Ze'evi's Son Explains Transfer Idea


Palmach Ze'evi, son of PA-terrorism victim Tourism Minister Rehavam Ze'evi, is running against Benny Elon for the leadership of the Moledet party. The party was founded by the late Ze'evi, who was murdered in Jerusalem six months ago.

Speaking at an Independence Day celebration in Beit El this week, Palmach explained bitingly why transfer is the only solution to the present conflict:

"The various parties propose different solutions to the Israeli-Arab conflict. Most of them don't even manage to remain faithful to their proposal for even one term [four years] before they change it. Even our brothers in the NRP have a proposal: autonomy, they call it, autonomy for the Arabs of Judea, Samaria, and Gaza. I ask you: Is it conceivable that we could keep three million Arabs, without the right to vote and without national identity? And when they grow and become five or seven million, who will be able to control this boiling pot when they will one day demand national independence?

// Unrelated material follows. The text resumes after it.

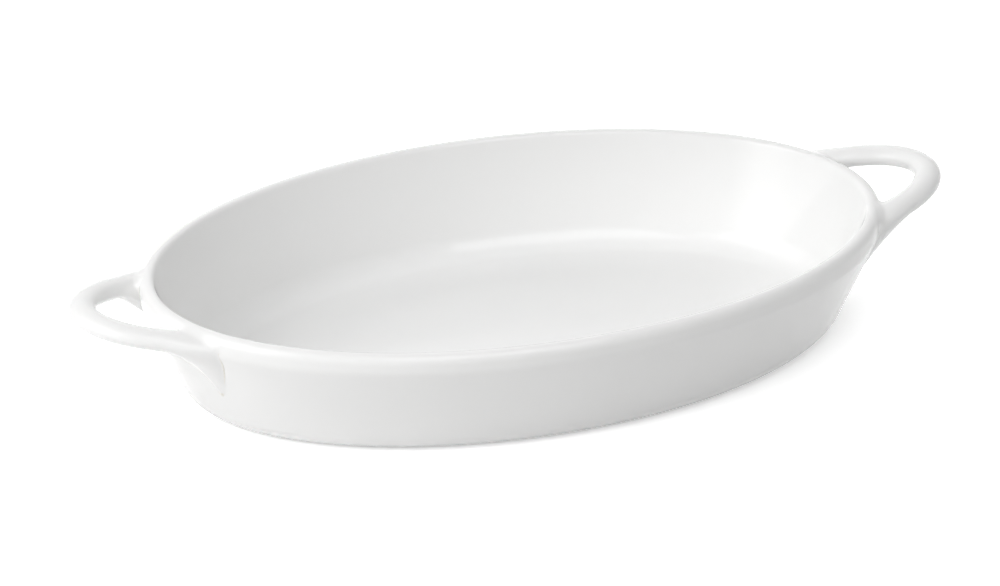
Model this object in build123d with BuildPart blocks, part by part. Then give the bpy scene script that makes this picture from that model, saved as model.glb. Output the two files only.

"The only way that will solve this problem from the very roots is that of Moledet. Two nations cannot live on this Promised Land; one of them will have to give up its place, totally, in favor of the other; otherwise, we are inviting a perpetual bloodbath. The establishment of the State 54 years ago seemed then to be even less practical and realistic than the transfer idea seems now: a small unarmed people against all the Arab nations and armies. But, we did it anyway."